▸ **TASK OBJECTIVE**: Quote the entries that follow exactly, leaving none out.

▸ **ENTRIES PROVIDED**:

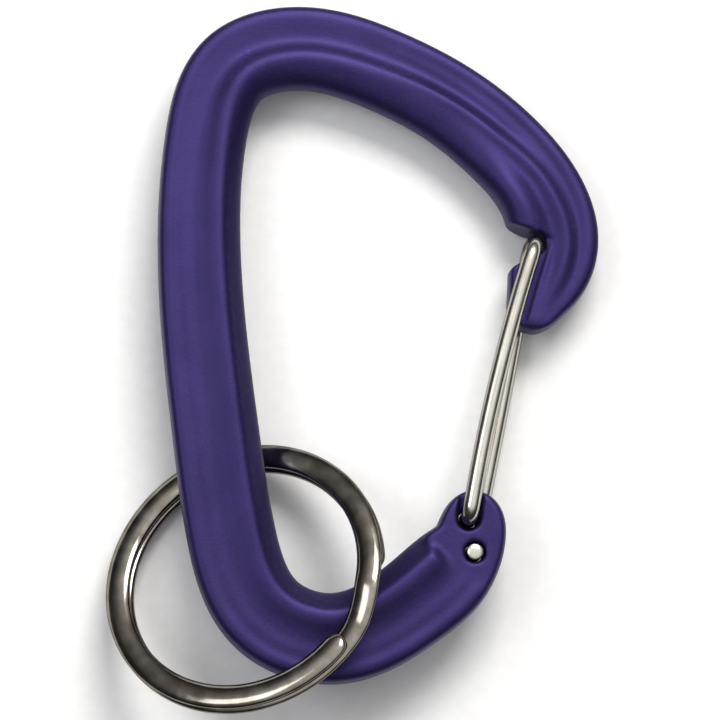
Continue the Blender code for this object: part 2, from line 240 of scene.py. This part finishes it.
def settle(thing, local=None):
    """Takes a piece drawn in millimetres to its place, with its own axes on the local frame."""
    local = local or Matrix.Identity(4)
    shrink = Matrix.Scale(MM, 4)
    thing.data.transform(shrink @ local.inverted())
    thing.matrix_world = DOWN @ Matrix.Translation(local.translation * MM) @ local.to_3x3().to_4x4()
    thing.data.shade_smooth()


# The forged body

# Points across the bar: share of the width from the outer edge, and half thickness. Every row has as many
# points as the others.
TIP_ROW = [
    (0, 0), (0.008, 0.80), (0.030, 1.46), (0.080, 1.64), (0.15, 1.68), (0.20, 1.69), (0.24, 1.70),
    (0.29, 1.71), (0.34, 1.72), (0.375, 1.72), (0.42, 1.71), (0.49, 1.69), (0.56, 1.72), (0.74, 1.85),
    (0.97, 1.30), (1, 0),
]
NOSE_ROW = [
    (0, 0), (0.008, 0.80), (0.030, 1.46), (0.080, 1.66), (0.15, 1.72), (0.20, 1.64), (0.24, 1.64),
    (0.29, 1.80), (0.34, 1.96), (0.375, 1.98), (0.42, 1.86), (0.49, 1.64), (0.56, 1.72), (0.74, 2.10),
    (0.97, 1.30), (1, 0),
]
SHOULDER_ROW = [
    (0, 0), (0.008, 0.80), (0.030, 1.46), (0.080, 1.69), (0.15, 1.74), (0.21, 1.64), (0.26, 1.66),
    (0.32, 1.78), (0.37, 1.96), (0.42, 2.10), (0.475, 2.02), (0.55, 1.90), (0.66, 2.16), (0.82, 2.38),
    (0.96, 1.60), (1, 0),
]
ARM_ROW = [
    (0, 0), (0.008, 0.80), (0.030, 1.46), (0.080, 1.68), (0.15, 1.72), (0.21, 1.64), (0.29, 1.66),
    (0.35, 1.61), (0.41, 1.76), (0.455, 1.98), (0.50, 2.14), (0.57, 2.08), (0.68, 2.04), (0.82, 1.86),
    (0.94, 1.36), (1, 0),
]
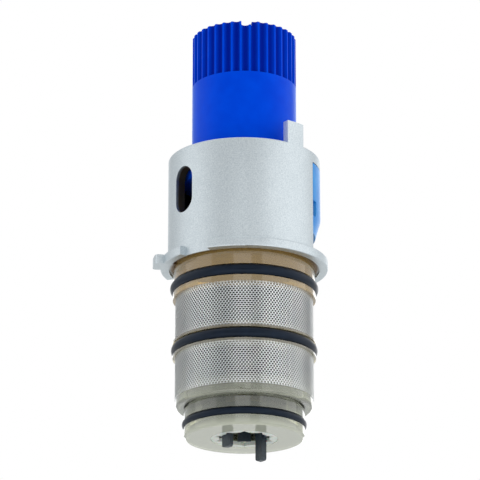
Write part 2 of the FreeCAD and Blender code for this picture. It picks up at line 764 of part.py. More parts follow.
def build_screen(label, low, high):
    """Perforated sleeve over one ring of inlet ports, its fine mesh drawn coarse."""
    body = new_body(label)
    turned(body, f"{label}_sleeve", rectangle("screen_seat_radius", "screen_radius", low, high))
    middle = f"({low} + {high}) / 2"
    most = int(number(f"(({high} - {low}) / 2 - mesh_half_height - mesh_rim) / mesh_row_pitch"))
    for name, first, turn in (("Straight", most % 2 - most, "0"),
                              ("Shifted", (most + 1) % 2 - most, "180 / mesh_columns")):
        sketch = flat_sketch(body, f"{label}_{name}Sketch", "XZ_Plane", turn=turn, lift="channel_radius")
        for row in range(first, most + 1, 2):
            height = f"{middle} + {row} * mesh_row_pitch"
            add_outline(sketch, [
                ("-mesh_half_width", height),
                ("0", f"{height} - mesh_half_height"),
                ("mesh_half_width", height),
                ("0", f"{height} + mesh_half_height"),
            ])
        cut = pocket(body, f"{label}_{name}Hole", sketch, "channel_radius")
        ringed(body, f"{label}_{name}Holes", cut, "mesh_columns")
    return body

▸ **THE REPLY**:
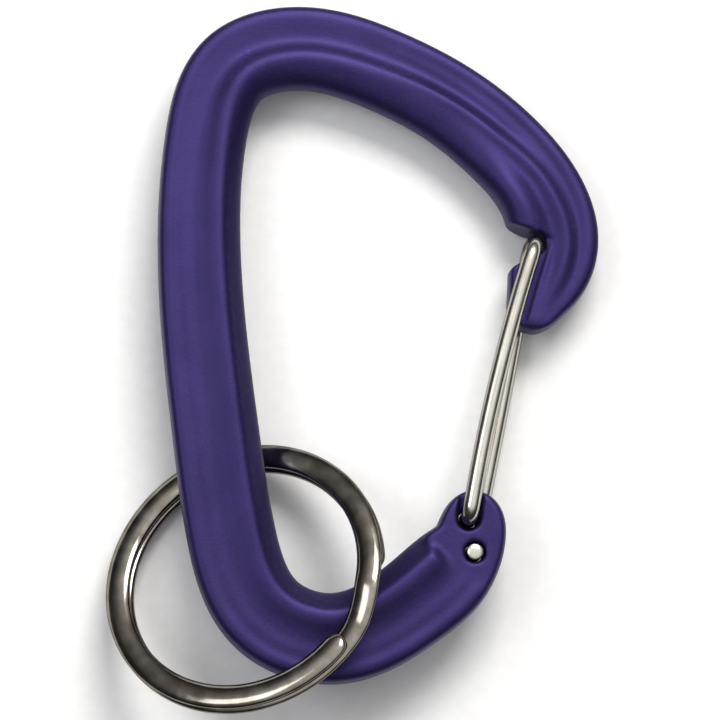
Continue the Blender code for this object: part 2, from line 240 of scene.py. This part finishes it.
def settle(thing, local=None):
    """Takes a piece drawn in millimetres to its place, with its own axes on the local frame."""
    local = local or Matrix.Identity(4)
    shrink = Matrix.Scale(MM, 4)
    thing.data.transform(shrink @ local.inverted())
    thing.matrix_world = DOWN @ Matrix.Translation(local.translation * MM) @ local.to_3x3().to_4x4()
    thing.data.shade_smooth()


# The forged body

# Points across the bar: share of the width from the outer edge, and half thickness. Every row has as many
# points as the others.
TIP_ROW = [
    (0, 0), (0.008, 0.80), (0.030, 1.46), (0.080, 1.64), (0.15, 1.68), (0.20, 1.69), (0.24, 1.70),
    (0.29, 1.71), (0.34, 1.72), (0.375, 1.72), (0.42, 1.71), (0.49, 1.69), (0.56, 1.72), (0.74, 1.85),
    (0.97, 1.30), (1, 0),
]
NOSE_ROW = [
    (0, 0), (0.008, 0.80), (0.030, 1.46), (0.080, 1.66), (0.15, 1.72), (0.20, 1.64), (0.24, 1.64),
    (0.29, 1.80), (0.34, 1.96), (0.375, 1.98), (0.42, 1.86), (0.49, 1.64), (0.56, 1.72), (0.74, 2.10),
    (0.97, 1.30), (1, 0),
]
SHOULDER_ROW = [
    (0, 0), (0.008, 0.80), (0.030, 1.46), (0.080, 1.69), (0.15, 1.74), (0.21, 1.64), (0.26, 1.66),
    (0.32, 1.78), (0.37, 1.96), (0.42, 2.10), (0.475, 2.02), (0.55, 1.90), (0.66, 2.16), (0.82, 2.38),
    (0.96, 1.60), (1, 0),
]
ARM_ROW = [
    (0, 0), (0.008, 0.80), (0.030, 1.46), (0.080, 1.68), (0.15, 1.72), (0.21, 1.64), (0.29, 1.66),
    (0.35, 1.61), (0.41, 1.76), (0.455, 1.98), (0.50, 2.14), (0.57, 2.08), (0.68, 2.04), (0.82, 1.86),
    (0.94, 1.36), (1, 0),
]
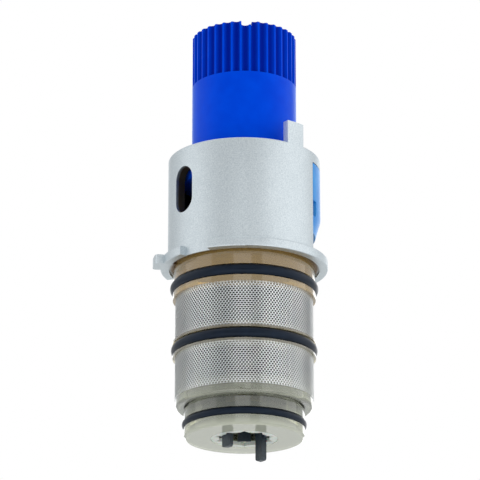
Write part 2 of the FreeCAD and Blender code for this picture. It picks up at line 764 of part.py. More parts follow.
def build_screen(label, low, high):
    """Perforated sleeve over one ring of inlet ports, its fine mesh drawn coarse."""
    body = new_body(label)
    turned(body, f"{label}_sleeve", rectangle("screen_seat_radius", "screen_radius", low, high))
    middle = f"({low} + {high}) / 2"
    most = int(number(f"(({high} - {low}) / 2 - mesh_half_height - mesh_rim) / mesh_row_pitch"))
    for name, first, turn in (("Straight", most % 2 - most, "0"),
                              ("Shifted", (most + 1) % 2 - most, "180 / mesh_columns")):
        sketch = flat_sketch(body, f"{label}_{name}Sketch", "XZ_Plane", turn=turn, lift="channel_radius")
        for row in range(first, most + 1, 2):
            height = f"{middle} + {row} * mesh_row_pitch"
            add_outline(sketch, [
                ("-mesh_half_width", height),
                ("0", f"{height} - mesh_half_height"),
                ("mesh_half_width", height),
                ("0", f"{height} + mesh_half_height"),
            ])
        cut = pocket(body, f"{label}_{name}Hole", sketch, "channel_radius")
        ringed(body, f"{label}_{name}Holes", cut, "mesh_columns")
    return body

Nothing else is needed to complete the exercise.